On Jan. 7, the judge took that into consideration and sentenced Robinson to one to five years at the state reformatory. An hour later, Republican Gov. Roland Hartley pardoned him after receiving sworn statements from Rowley’s mother and her doctor that the assault had not occurred.

Robinson was sworn in with the other legislators the next day. The Great Depression was in full force and an army of unemployed men, women and children were marching on the state capital to demand some relief from hunger, homelessness and poverty. But the House wasn’t through with Robinson.

Although his new colleagues could have tried to block Robinson from being seated in the House, no one formally objected to him taking the oath of office. But the other 23 King County legislators met later that evening and began pushing for expulsion proceedings. The P-I said he reportedly offered to resign if his mother, a longtime Democratic operative, or his twin brother could be appointed in his place and receive the $300 in monthly wages.
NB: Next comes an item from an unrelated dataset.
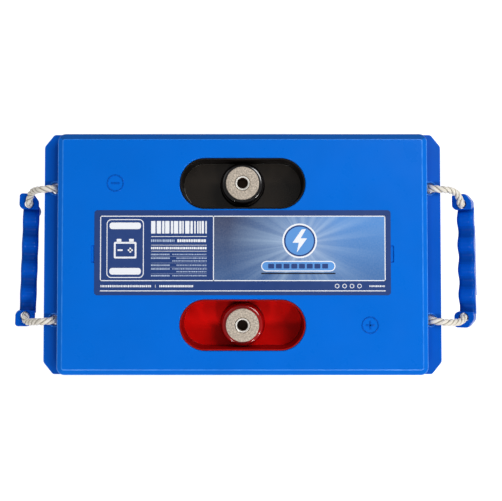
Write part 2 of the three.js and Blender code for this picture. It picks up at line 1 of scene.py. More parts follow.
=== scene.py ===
"""The look of a sealed deep cycle battery with two rope handles, over its CAD frame.

Lengths below are in millimetres in the battery's own frame: origin in the middle of the
container's underside, X along the length, +Y towards the negative pocket, +Z up.
"""

import json
import math
import random

import bpy
from mathutils import Matrix, Vector


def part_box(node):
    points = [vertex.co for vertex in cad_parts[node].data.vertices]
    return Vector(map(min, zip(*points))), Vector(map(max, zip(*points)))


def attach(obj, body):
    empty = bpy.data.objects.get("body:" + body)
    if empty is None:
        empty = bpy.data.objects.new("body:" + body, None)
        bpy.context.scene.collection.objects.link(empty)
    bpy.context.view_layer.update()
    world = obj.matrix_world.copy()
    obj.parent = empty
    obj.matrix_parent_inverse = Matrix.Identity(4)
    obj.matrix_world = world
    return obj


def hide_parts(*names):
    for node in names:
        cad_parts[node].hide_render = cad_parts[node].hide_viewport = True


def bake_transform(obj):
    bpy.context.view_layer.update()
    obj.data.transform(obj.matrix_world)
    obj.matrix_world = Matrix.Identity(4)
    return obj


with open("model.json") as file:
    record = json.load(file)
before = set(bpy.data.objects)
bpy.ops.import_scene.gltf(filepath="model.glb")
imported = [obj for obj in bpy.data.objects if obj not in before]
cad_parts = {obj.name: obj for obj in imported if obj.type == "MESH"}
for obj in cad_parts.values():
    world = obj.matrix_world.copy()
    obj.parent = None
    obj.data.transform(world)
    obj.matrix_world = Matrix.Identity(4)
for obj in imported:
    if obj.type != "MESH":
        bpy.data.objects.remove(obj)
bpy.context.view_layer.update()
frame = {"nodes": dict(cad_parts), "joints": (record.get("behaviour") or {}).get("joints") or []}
random.seed(11)

MM = 0.001


def box_mm(node):
    """The CAD node's lowest and highest corners, in millimetres."""
    low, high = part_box(node)
    return Vector(low) / MM, Vector(high) / MM


# ------------------------------------------------------------------ dimensions

LID_LOW, LID_HIGH = box_mm("lid")
DECK_Z = LID_HIGH.z - 0.4  # the flat top, under the raised marks
LEDGE_X = LID_HIGH.x
LEDGE_Y = LID_HIGH.y
LEDGE_Z = 391.0
PLATEAU_X = 135.2
PLATEAU_Y = 88.0
BEVEL = 4.2
BEVEL_DROP = 2.2
POCKET_LOW, POCKET_HIGH = box_mm("pocket_negative")
POCKET_Y = (POCKET_LOW.y + POCKET_HIGH.y) / 2
POCKET_X = POCKET_HIGH.x
POCKET_HALF = (POCKET_HIGH.y - POCKET_LOW.y) / 2
POCKET_FLOOR = 380.0
TERMINAL_LOW, TERMINAL_HIGH = box_mm("terminal_negative")
TERMINAL_Y = (TERMINAL_LOW.y + TERMINAL_HIGH.y) / 2
BUTTON_Z = TERMINAL_HIGH.z
NOTCH_X = 108.6  # the pry notches at the label's ends
MARK_X, MARK_Y = 92.6, 51.6
ROPE_HOLE_X, ROPE_HOLE_Y = 139.5, 48.9
ROPE = 2.75
STRANDS = 3
LAY = 15.5  # length of rope in which a strand goes round once
GRIP_ABOVE = 3.4  # height of the rope's turning point over the lug's face
GRIP_HOLE = 43.0
GRIP_HALF = 50.9
LUG = 12.2  # length of a lug


# ------------------------------------------------------------------ materials


def linear(hexcode):
    """An sRGB hex colour as linear RGBA."""
    values = [int(hexcode[i : i + 2], 16) / 255 for i in (0, 2, 4)]
    return [v / 12.92 if v <= 0.04045 else ((v + 0.055) / 1.055) ** 2.4 for v in values] + [1.0]


class Nodes:
    """A material's node tree, with short ways to add and join nodes."""

    def __init__(self, name):
        self.material = bpy.data.materials.new(name)
        self.material.use_nodes = True
        self.tree = self.material.node_tree
        self.tree.nodes.clear()
        output = self.add("ShaderNodeOutputMaterial")
        self.shader = self.add("ShaderNodeBsdfPrincipled")
        self.tree.links.new(self.shader.outputs[0], output.inputs["Surface"])

    def add(self, kind, **values):
        node = self.tree.nodes.new(kind)
        for key, value in values.items():
            setattr(node, key, value)
        return node

    def feed(self, node, inputs):
        """Gives a node's inputs their values, or joins them to other nodes' outputs."""
        for key, value in inputs.items():
            if isinstance(value, bpy.types.NodeSocket):
                self.tree.links.new(value, node.inputs[key])
            else:
                node.inputs[key].default_value = value

    def noise(self, vector, scale, detail=3.0, rough=0.55):
        node = self.add("ShaderNodeTexNoise")
        self.feed(node, {"Vector": vector, "Scale": scale, "Detail": detail, "Roughness": rough})
        return node.outputs["Fac"]

    def spread(self, value, low, high, start=0.3, stop=0.7):
        node = self.add("ShaderNodeMapRange", clamp=True)
        ends = {"From Min": start, "From Max": stop, "To Min": low, "To Max": high}
        self.feed(node, {"Value": value, **ends})
        return node.outputs["Result"]

    def blend(self, share, first, second):
        node = self.add("ShaderNodeMix", data_type="RGBA")
        self.feed(node, {0: share, 6: first, 7: second})
        return node.outputs[2]

    def maths(self, operation, first, second=0.0):
        node = self.add("ShaderNodeMath", operation=operation)
        self.feed(node, {0: first, 1: second})
        return node.outputs[0]

    def bump(self, height, strength, distance):
        node = self.add("ShaderNodeBump")
        self.feed(node, {"Strength": strength, "Distance": distance, "Height": height})
        return node.outputs["Normal"]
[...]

A special investigating committee was appointed, with one of Robinson’s chief critics from a neighboring Seattle district as chairman.

The House Journal says they had statements from Rowley’s mother, one of the doctors who testified for the defense, Robinson himself and his attorney. Although Hartley pardoned him, a jury had convicted him, the special committee said in its report, and that conviction involves “moral turpitude.”

“There are not sufficient extenuating circumstance to invoke the clemency of this body,” the committee said, recommending Robinson be expelled. Later that day the sergeant at arms rounded up all members on a call of the House and locked the doors of the chamber so they couldn’t leave until they voted.

Robinson, who was present but not allowed to vote on his ouster, was expelled on a vote of 93-5 – far higher than the constitutional requirement of two-thirds – although one Spokane representative who voted “no” warned legislators of the biblical admonition to “judge not lest you be judged.”

King County commissioners would later select Edmund Miller, another Seattle Democrat, to take his place. It’s Miller’s photo in the official House “class photo” of 1933.